You can tell that the city has toughened her. As someone who has survived Delhi as both an outsider and a woman, Bishnu is almost obligated to sound more enlightened and aggressive. The film initially leans into this impression, too. It validates her frustration when she takes charge of her mother’s orchard and bargains with the fruit vendor. She is at loggerheads with a labourer and his chauvinism. She does not trust the locals, but having been a migrant herself, she refuses to legitimise her mom’s paranoia about the workers in the field. She even takes a while to warm up to a sweet architect (Rahul Mukhia) who likes her. In short, Bishnu behaves like a no-nonsense son who’s come home to set everyone straight. She is wary of everyone and their excuses, automatically absolving herself of empathy for the place she left in search of greener pastures.

A still from the film

But as Shape of Momo gears through stages of her disillusionment, it does something rare. It sheds the age-old Indian habit of demonising others to deify the protagonist. Bishnu isn’t wrong to feel the way she does, but she is slowly humbled by an environment that resists her social entitlement. The film shows compassion for a setting that most movies are wired to condescend on. The mother, sister and others in the village haven’t resigned themselves to their fate so much as subscribed to a way of living; the conditioning is so absolute that they would in fact be mistaken to change. It’s not that they’re wrong or lesser either, it’s just who they are.

In the process, it reveals Bishnu as someone who tries to ‘correct’ a culture to repair her own journey of belonging. For better or worse, her return is a bit self-serving, given her relationship with a mainstream India that has not accepted her. It’s a remarkably mature and vulnerable choice for a film that dares to interrogate its own perspective. The craft of the film supports its courage to look between the lines. The cinematography is grounded, opting for a gaze over an aesthetic and a state of mind over geographical stature. The sound design is immersive, committing to the ambience of rural Sikkim as a character trait; the landscape is very much a factor in the way we comprehend her relief. I like the way even the colour of the clothes reflect the progression — and stagnation — of the character. You think she’s breaking free until she’s breaking.
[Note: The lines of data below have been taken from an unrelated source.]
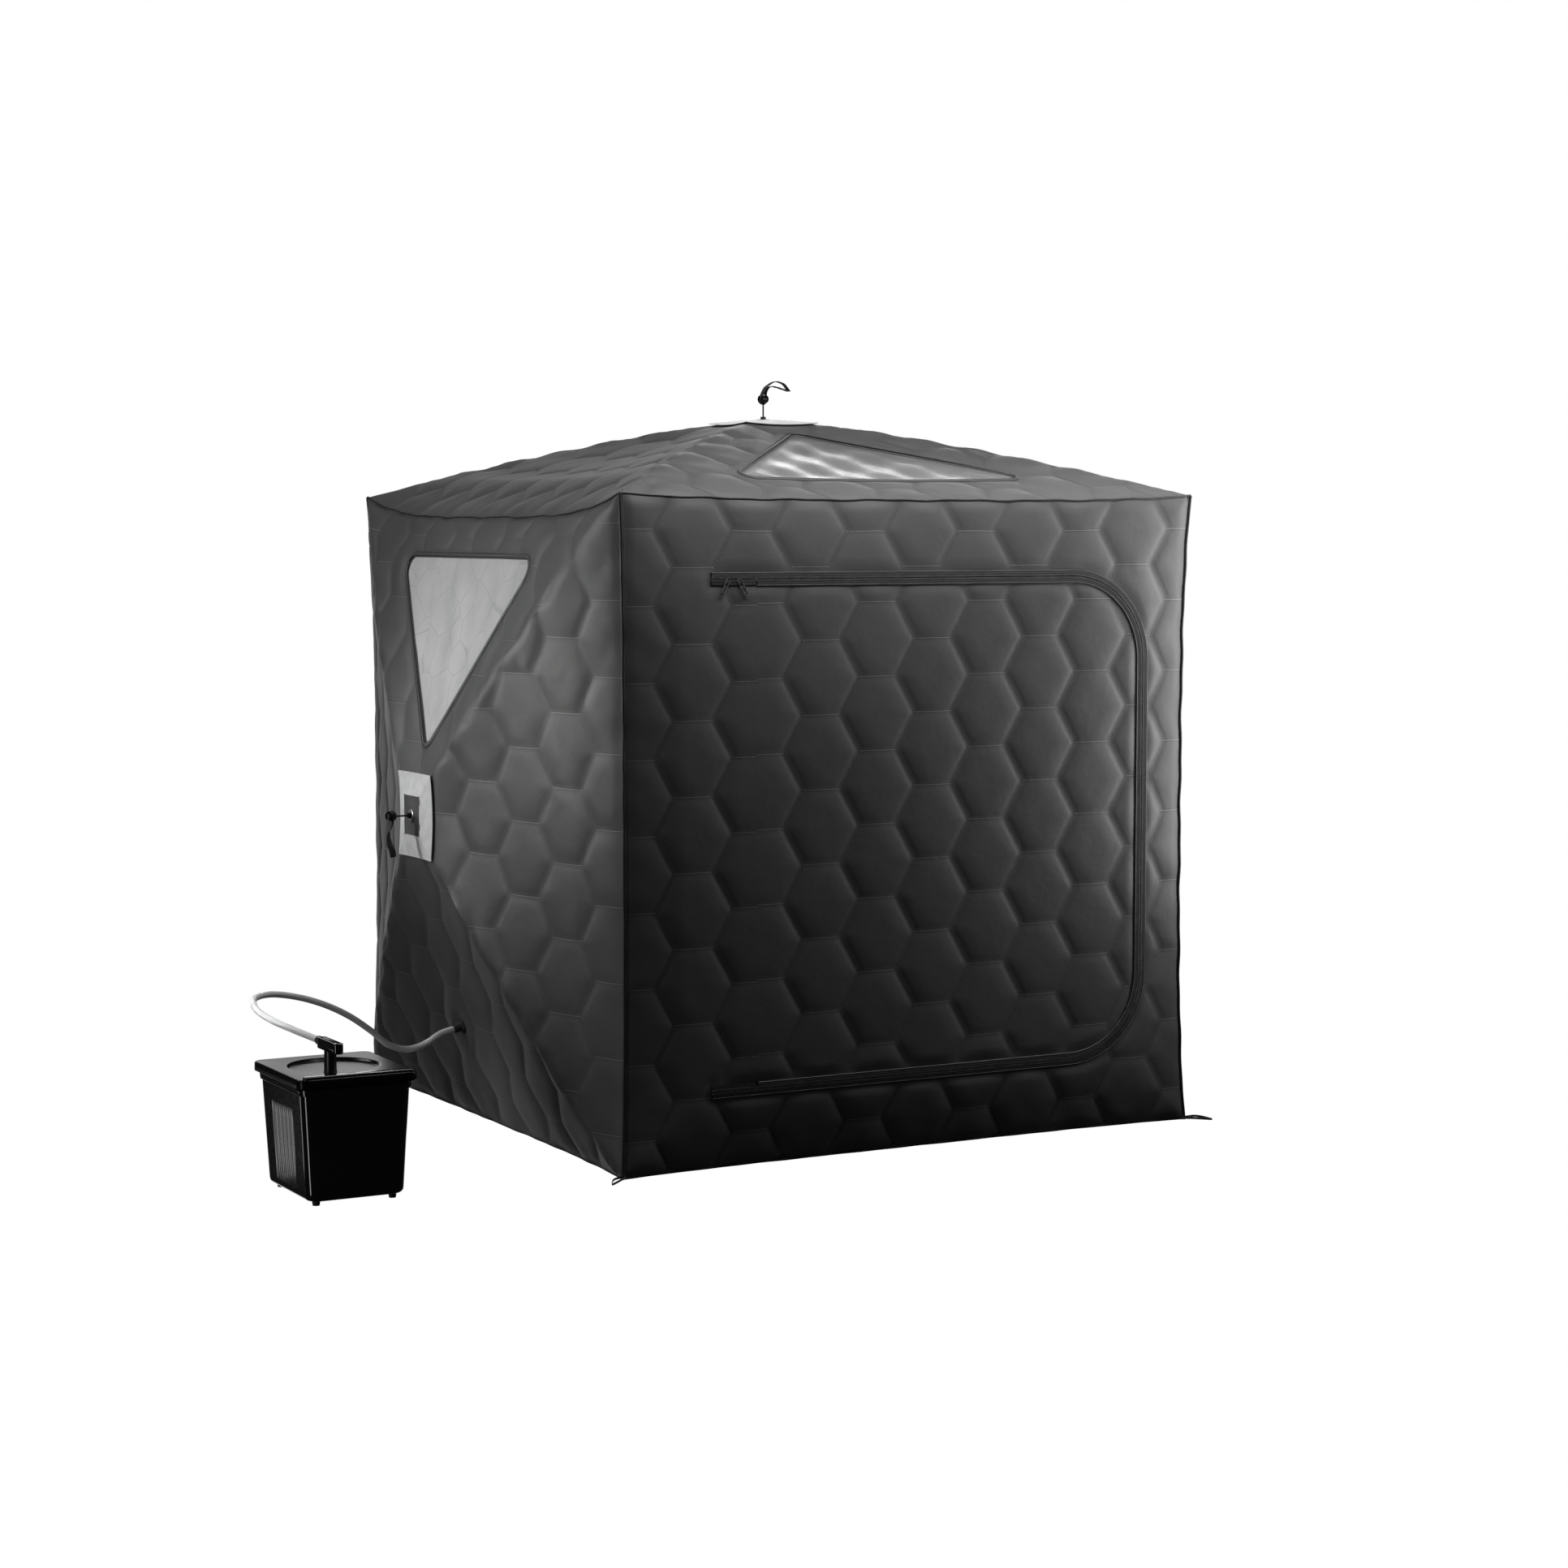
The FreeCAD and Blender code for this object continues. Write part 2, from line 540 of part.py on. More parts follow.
def pole(wall, key):
    """A straight rod from its pivot in a corner cup to its slot in the hub bracket."""
    x, y = DIAGONALS[key]
    pivot = V(x * float(PIVOT), y * float(PIVOT), float(PIVOT_LEVEL))
    reach = float(D.PoleEnd) / math.sqrt(2)
    end = V(x * reach, y * reach, float(POLE_LEVEL))
    item = bind(doc.addObject("Part::Cylinder", wall + "Pole" + key.upper()), Radius=D.PoleRadius)
    item.Height = (end - pivot).Length
    return item, WALLS[wall] * FreeCAD.Placement(pivot, FreeCAD.Rotation(V(0, 0, 1), end - pivot))


for wall in WALLS:
    turn, rise = (-90, float(D.RoofStrapRise)) if wall == "roof" else (0, 0)
    node(wall + "_hub_bracket", hub_bracket(wall), WALLS[wall])
    node(wall + "_hub_patch", hub_patch(wall), WALLS[wall])
    node(wall + "_hub_bolt", hub_bolt(wall, turn), WALLS[wall])
    strap, strap_place = pull_strap(wall, turn, rise)
    node(wall + "_pull_strap", strap, WALLS[wall] * strap_place)
    for key in DIAGONALS:
        rod, rod_place = pole(wall, key)
        node(f"{wall}_pole_{key}", rod, rod_place)


def cup_tools(name, wall, key):
    """A corner cup and its bore, lying flat along the wall's diagonal."""
    x, y = DIAGONALS[key]
    flat = FreeCAD.Rotation(V(0, 0, 1), V(-x, -y, 0))
    centre = float(INNER - D.SocketSize / 2)
    mouth = float(PIVOT - D.CupDeep / math.sqrt(2))
    pieces = []
    starts = ((D.CupRadius, centre), (D.CupBore, float(PIVOT) + float(D.CupDeep) / 3))
    for kind, (radius, start) in zip(("Cup", "Bore"), starts):
        item = bind(doc.addObject("Part::Cylinder", name + kind), Radius=radius)
        item.Height = (start - mouth) * math.sqrt(2)
        item.Placement = WALLS[wall] * FreeCAD.Placement(V(x * start, y * start, float(PIVOT_LEVEL)), flat)
        pieces.append(item)
    return pieces


CORNERS = {}
for wall in WALLS:
    for key, (x, y) in DIAGONALS.items():
        corner = WALLS[wall].multVec(V(x * float(HALF), y * float(HALF), 0))
        CORNERS.setdefault((round(corner.x), round(corner.y), round(corner.z)), []).append((wall, key))
sockets = []
for (x, y, z), poles in CORNERS.items():
    name = f"Socket{len(sockets) + 1}"
    middle = INNER - D.SocketSize / 2
    foot = D.WallThick if z == 0 else D.TentSize - D.WallThick - D.SocketSize
    block = box(name + "Block", D.SocketSize, D.SocketSize, D.SocketSize,
                middle * math.copysign(1, x), middle * math.copysign(1, y), foot)
    cups, bores = zip(*[cup_tools(f"{name}{wall}{key}", wall, key) for wall, key in poles])
    bore = bores[0] if len(bores) == 1 else fuse(name + "Bores", *bores)
    sockets.append(boolean("Cut", name, fuse(name + "Solid", block, *cups), bore))
node("corner_sockets", group("Sockets", *sockets))

node("floor_mat", box("FloorMat", INNER * 2, INNER * 2, D.WallThick))

loops = []
for index, (x, y) in enumerate(((-1, -1), (1, -1), (1, 1), (-1, 1)), start=1):
    band = doc.addObject("PartDesign::Body", f"StakeLoop{index}")
    sketch = body_sketch(band, f"StakeLoop{index}Outline")
    half = D.LoopWide / 2
    rounded_outline(sketch, 0, D.LoopLong, -half, half, half - 0.01)
    rounded_outline(sketch, D.LoopBand, D.LoopLong - D.LoopBand, D.LoopBand - half, half - D.LoopBand,
                    half - D.LoopBand - 0.01)
    pad(band, f"StakeLoop{index}Pad", sketch, D.LoopThick)
    band.Placement = FreeCAD.Placement(V(x * float(HALF), y * float(HALF), 0),
                                       FreeCAD.Rotation(V(1, 0, 0), V(x, y, 0)))
    loops.append(band)
node("stake_loops", group("StakeLoops", *loops))

# Steam generator --------------------------------------------------------------------------------


def tapered_block(name, low, high, base, top, shrink, kind="Additive", body=None):
    """A lofted block with round corners between two levels. shrink is taken off every side."""
    body = body or doc.addObject("PartDesign::Body", name)
    profiles = []
    for key, level, (long, deep) in (("Low", low, base), ("High", high, top)):
        sketch = body_sketch(body, name + key, offset=level)
        x, y = long / 2 - shrink, deep / 2 - shrink
        rounded_outline(sketch, -x, x, -y, y, D.SteamerCorner - shrink)
        profiles.append(sketch)
    loft = body.newObject(f"PartDesign::{kind}Loft", name + kind + "Loft")
    loft.Profile = profiles[0]
    loft.Sections = [profiles[1]]
    return body


STEAMER = FreeCAD.Placement(V(float(D.SteamerX), float(D.SteamerY), 0), FreeCAD.Rotation())
BASE = (D.BaseLong, D.BaseDeep)
RIM = (D.RimLong, D.RimDeep)

tank_shell = tapered_block("Tank", D.FootHigh, D.RimHigh, BASE, RIM, as_size(0))
tank_room = tapered_block("TankRoom", D.FootHigh + D.TankWall, D.RimHigh, BASE, RIM, D.TankWall)
inlet_way = box("InletWay", D.InletLong, D.InletDeep, D.InletTall, 0, D.BaseDeep / 2, D.InletHigh)
tank = boolean("Cut", "TankBody", tank_shell, fuse("TankHollow", tank_room, inlet_way))
node("steamer_body", tank, STEAMER)

feet = []
for x in (-1, 1):
    for y in (-1, 1):
        foot = bind(doc.addObject("Part::Cone", f"Foot{len(feet) + 1}"), Radius1=D.FootRadius - 2,
                    Radius2=D.FootRadius, Height=D.FootHigh)
        inset = [size / 2 - D.SteamerCorner for size in BASE]
        feet.append(at(foot, inset[0] * x, inset[1] * y, 0))
node("steamer_feet", group("Feet", *feet), STEAMER)

seal = plate("Seal", -D.RimLong / 2, D.RimLong / 2, -D.RimDeep / 2, D.RimDeep / 2, D.SteamerCorner,
             D.GasketThick, offset=D.RimHigh)
seal_room = plate("SealRoom", D.TankWall * 2 - D.RimLong / 2, D.RimLong / 2 - D.TankWall * 2,
                  D.TankWall * 2 - D.RimDeep / 2, D.RimDeep / 2 - D.TankWall * 2,
                  D.SteamerCorner - D.TankWall * 2, D.GasketThick, offset=D.RimHigh)
node("lid_gasket", boolean("Cut", "LidGasket", seal, seal_room), STEAMER)

LID_FOOT = D.RimHigh + D.GasketThick
LID_TOP = LID_FOOT + D.LidThick
lid_slab = plate("LidSlab", -D.LidLong / 2, D.LidLong / 2, -D.LidDeep / 2, D.LidDeep / 2, D.SteamerCorner,
                 D.LidThick, offset=LID_FOOT)
lid_bar = box("LidBar", D.LidLong - D.SteamerCorner, D.BarDeep, D.BarHigh, 0,
              D.BarDeep / 2 + D.BarInset - D.LidDeep / 2, LID_TOP)
dish = cylinder("LidDish", D.DishRadius, D.DishDeep, 0, D.DishShift, LID_TOP - D.DishDeep)
steam_way = cylinder("LidSteamWay", D.PostRadius / 2, D.LidThick, D.OutletX - D.SteamerX,
                     D.OutletY - D.SteamerY, LID_FOOT)
lid_solid = fuse("LidSolid", lid_slab, lid_bar)
node("steamer_lid", boolean("Cut", "Lid", lid_solid, fuse("LidHoles", dish, steam_way)), STEAMER)

DISH_LEVEL = LID_TOP - D.DishDeep
OUTLET = FreeCAD.Placement(V(float(D.OutletX), float(D.OutletY), float(DISH_LEVEL)), FreeCAD.Rotation())
post = cylinder("OutletPost", D.PostRadius, D.PostHigh)
arm = plate("OutletArm", -D.ArmWide / 2, D.ArmWide / 2, -D.ArmLong / 2, D.ArmLong / 2, D.ArmWide / 3,
            D.ArmHigh, offset=D.PostHigh)
node("steam_outlet", fuse("Outlet", post, arm), OUTLET)

HOSE_LEVEL = D.PostHigh + D.ArmHigh / 2
coupling = cylinder("Coupling", D.CouplingRadius, D.CouplingLong, 0, D.ArmLong / 2, HOSE_LEVEL,
                    V(1, 0, 0), -90)
node("hose_coupling", group("HoseCoupling", coupling), OUTLET)

ring = bind(doc.addObject("Part::Torus", "HeaterRing"), Radius1=D.HeaterRadius, Radius2=D.HeaterTube)
at(ring, 0, 0, D.FootHigh + D.HeaterHigh)
legs = [cylinder(f"HeaterLeg{side}", D.HeaterTube, D.HeaterHigh - D.TankWall, side * D.HeaterRadius, 0,
                 D.FootHigh + D.TankWall) for side in (-1, 1)]
node("heating_element", fuse("Heater", ring, *legs), STEAMER)

# The inlet's barrel fills its hole in the tank's back wall, and its flange stands outside.
inlet_y = D.BaseDeep / 2
barrel = box("InletBarrel", D.InletLong, D.InletDeep, D.InletTall, 0, inlet_y, D.InletHigh)
socket = box("InletSocket", D.InletMouth, D.InletDeep, D.InletTall / 2, 0, inlet_y + D.InletLip,
             D.InletHigh + D.InletTall / 4)
node("power_inlet", boolean("Cut", "PowerInlet", barrel, socket), STEAMER)

# Hose and its port ------------------------------------------------------------------------------


flange = port_line("PortFlange", D.PortFlange, as_size(0), D.FlangeThick)
spigot = port_line("PortSpigot", D.SpigotRadius, -D.WallThick, D.WallThick + D.PortReach)
port_bore = port_line("PortBore", D.PortBore, -D.WallThick, D.WallThick + D.PortReach)
node("hose_port", boolean("Cut", "HosePort", fuse("PortSolid", flange, spigot), port_bore), WALLS["left"])

# The hose leaves the outlet level, loops back over the gap and drops to the port in the left wall.
slope = math.atan2(float(D.Bulge), float(HALF - D.HubFlat))
port_out = V(-math.cos(slope), 0, -math.sin(slope))
port_foot = V(-float(HALF) - float(D.PortHigh) * math.tan(slope), 0, float(D.PortHigh))
HOSE_END = port_foot + port_out * float(D.PortReach)
HOSE_START = OUTLET.multVec(V(0, float(D.ArmLong / 2 + D.CouplingLong), float(HOSE_LEVEL)))
HOSE_ROUTE = [
    HOSE_START, V(-1655, -600, 398), V(-1666, -500, 403), V(-1683, -392, 413), V(-1688, -284, 428),
    V(-1660, -190, 441), V(-1592, -124, 440), V(-1505, -84, 422), V(-1415, -55, 391), V(-1330, -32, 348),
    V(-1258, -14, 298), V(-1200, -3, 252), V(-1142, 3, 235), V(-1086, 2, 248),
    HOSE_END + port_out * 42, HOSE_END,
]


def hose(points, radius):
    """A tube of straight runs joined by tangent arcs, each as large as its two runs allow."""
    edges = []
    start = points[0]
    radii = []
    for index in range(1, len(points) - 1):
        before = points[index - 1] - points[index]
        after = points[index + 1] - points[index]
        half_turn = (math.pi - before.getAngle(after)) / 2
        setback = 0.45 * min(before.Length, after.Length)
        radii.append(setback / math.tan(half_turn))
        first = points[index] + before.normalize() * setback
        last = points[index] + after.normalize() * setback
        bisector = (before + after).normalize()
        height = radii[-1] / math.cos(half_turn) - radii[-1]
        edges.append(Part.LineSegment(start, first).toShape())
        edges.append(Part.Arc(first, points[index] + bisector * height, last).toShape())
        start = last
    edges.append(Part.LineSegment(start, points[-1]).toShape())
    path = Part.Wire(edges)
    ring = Part.Wire(Part.Circle(points[0], points[1] - points[0], radius).toShape())
    tube = path.makePipeShell([ring], True, False)
    print("hose: length %.0f, radii" % path.Length, " ".join(f"{r:.0f}" for r in radii))
    print("hose: volume over section times length %.4f" % (tube.Volume / (math.pi * radius**2 * path.Length)))
    return tube


steam_hose = doc.addObject("Part::Feature", "SteamHose")
steam_hose.Shape = hose(HOSE_ROUTE, float(D.HoseRadius))
node("steam_hose", steam_hose)

# Check and write --------------------------------------------------------------------------------

doc.recompute()
for item in doc.Objects:
    if "Invalid" in item.State or "Error" in item.State:
        raise SystemExit(f"{item.Name} failed: {item.State}")
for name, item in NODES.items():
    if item.Shape.isNull() or not item.Shape.isValid() or not item.Shape.Solids:
        raise SystemExit(f"{name} has no valid solid")
os.makedirs("parts", exist_ok=True)
for name, item in NODES.items():
    item.Shape.exportStep(f"parts/{name}.step")
print(len(NODES), "nodes")
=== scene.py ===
import math

import bmesh
import bpy
import numpy as np
from mathutils import Matrix, Vector, geometry


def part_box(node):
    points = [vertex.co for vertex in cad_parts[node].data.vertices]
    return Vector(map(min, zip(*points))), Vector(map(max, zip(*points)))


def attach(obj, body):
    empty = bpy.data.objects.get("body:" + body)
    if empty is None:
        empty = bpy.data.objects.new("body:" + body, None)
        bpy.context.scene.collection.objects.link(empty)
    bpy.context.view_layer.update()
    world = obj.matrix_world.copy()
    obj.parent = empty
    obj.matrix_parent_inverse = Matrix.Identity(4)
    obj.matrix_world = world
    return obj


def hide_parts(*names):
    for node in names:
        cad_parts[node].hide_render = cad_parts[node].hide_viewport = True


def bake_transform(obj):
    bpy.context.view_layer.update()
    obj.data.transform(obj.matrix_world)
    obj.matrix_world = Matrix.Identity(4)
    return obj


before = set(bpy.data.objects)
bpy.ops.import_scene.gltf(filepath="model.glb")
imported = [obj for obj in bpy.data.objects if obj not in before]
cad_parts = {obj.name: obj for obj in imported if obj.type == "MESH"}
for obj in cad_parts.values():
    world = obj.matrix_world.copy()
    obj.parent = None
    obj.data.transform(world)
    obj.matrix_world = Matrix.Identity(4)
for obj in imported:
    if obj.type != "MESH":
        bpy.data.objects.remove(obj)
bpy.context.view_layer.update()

# Measures read from the frame ---------------------------------------------------------------------

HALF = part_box("front_wall")[1].x
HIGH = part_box("front_wall")[1].z
BULGE = -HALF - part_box("left_wall")[0].x
MAT_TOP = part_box("floor_mat")[1].z
LID_LOW, LID_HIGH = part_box("steamer_lid")
TANK_LOW, TANK_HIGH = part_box("steamer_body")
OUTLET_LOW, OUTLET_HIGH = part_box("steam_outlet")
PORT_LOW, PORT_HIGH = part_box("hose_port")
HUB_FLAT = 0.06

# Each wall's own directions: up the wall, across it and out of it, and the middle of its hem plane.
MIDDLE = Vector((0, 0, HIGH / 2))
WALLS = {
    "left": (Vector((0, 0, 1)), Vector((0, 1, 0)), Vector((-1, 0, 0))),
    "right": (Vector((0, 0, 1)), Vector((0, -1, 0)), Vector((1, 0, 0))),
    "back": (Vector((0, 0, 1)), Vector((1, 0, 0)), Vector((0, 1, 0))),
    "roof": (Vector((0, -1, 0)), Vector((1, 0, 0)), Vector((0, 0, 1))),
    "front": (Vector((0, 0, 1)), Vector((-1, 0, 0)), Vector((0, -1, 0))),
}
HUB_WALLS = ("left", "right", "back", "roof")


def wall_matrix(wall):
    """From a wall's own (up, across, out) to the row frame."""
    up, across, out = WALLS[wall]
    matrix = Matrix((up, across, out)).transposed().to_4x4()
    matrix.translation = MIDDLE + out * HALF
    return matrix


# Camera -------------------------------------------------------------------------------------------


def in_scene(name, data):
    """A new object in the scene."""
    made = bpy.data.objects.new(name, data)
    bpy.context.scene.collection.objects.link(made)
    return made


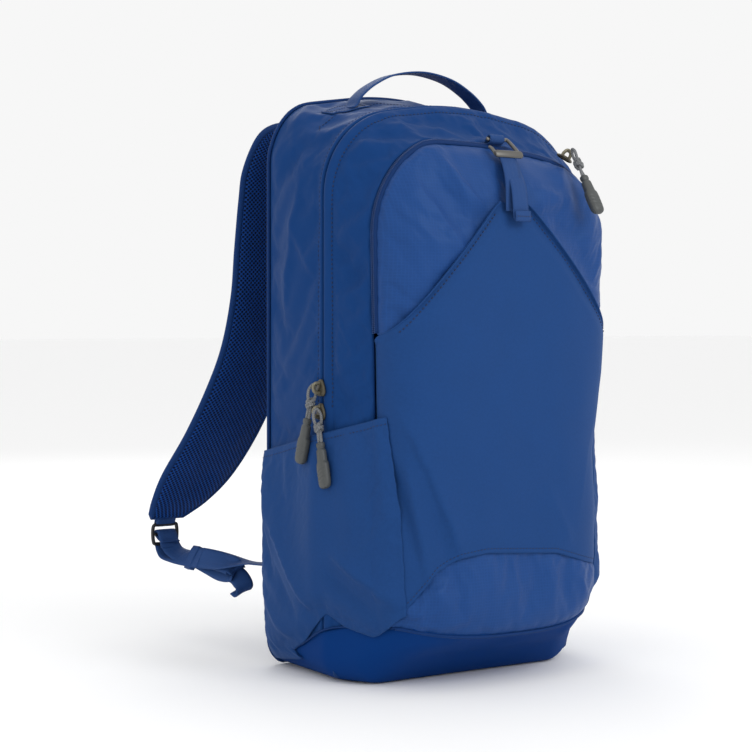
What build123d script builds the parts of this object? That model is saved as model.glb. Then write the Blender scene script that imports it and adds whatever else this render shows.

The interiority brings to mind the award-winning All We Imagine As Light by Payal Kapadia (one of the executive producers of Shape of Momo), another tender drama about the illusions of belonging for those stranded between identities. Rai’s film is a little more on the nose, though. But the nose is sensitive enough. The title refers to Bishnu’s inability to make a conventionally-shaped momo. “It’s the taste that matters,” she declares, delivering an allegory for the shapelessness of her own personality. Gaumaya Gurung plays Bishnu in a way that allows the script to not oversell the subtext. It's a turn full of silent perception and body language. As the character tries to navigate her new (but old) reality, she realises the irony of abandoning the truths of womanhood to stand out as an antidote to fitting in.

Bishnu ends up ‘performing’ a sense of masculinity at times, despite looking down on her family’s habit of securing the premises by pretending that a patriarch lives with them. Her dissent is reactionary, too, most evident in a moment where she puffs on a cigarette as soon as she hears her boyfriend say that “girls shouldn't smoke anyway”. She is determined to be the catalyst of a social-message drama until she is pummeled by the bitter learnings of a coming-of-age tragedy. There's much to admire about the manner in which Gurung’s Bishnu retreats from the linearity of the future she chooses. She can’t understand why she does not understand; she can’t long if she does not belong. It isn't framed as the panic of someone who feels stifled by the place; it's the crisis of someone who cannot accept her own suffocation. If it takes a city to diminish her agency, it takes a village — her village — to raise her hopes. In many ways, all she imagines is light. But all she doesn’t imagine is the dimness of it.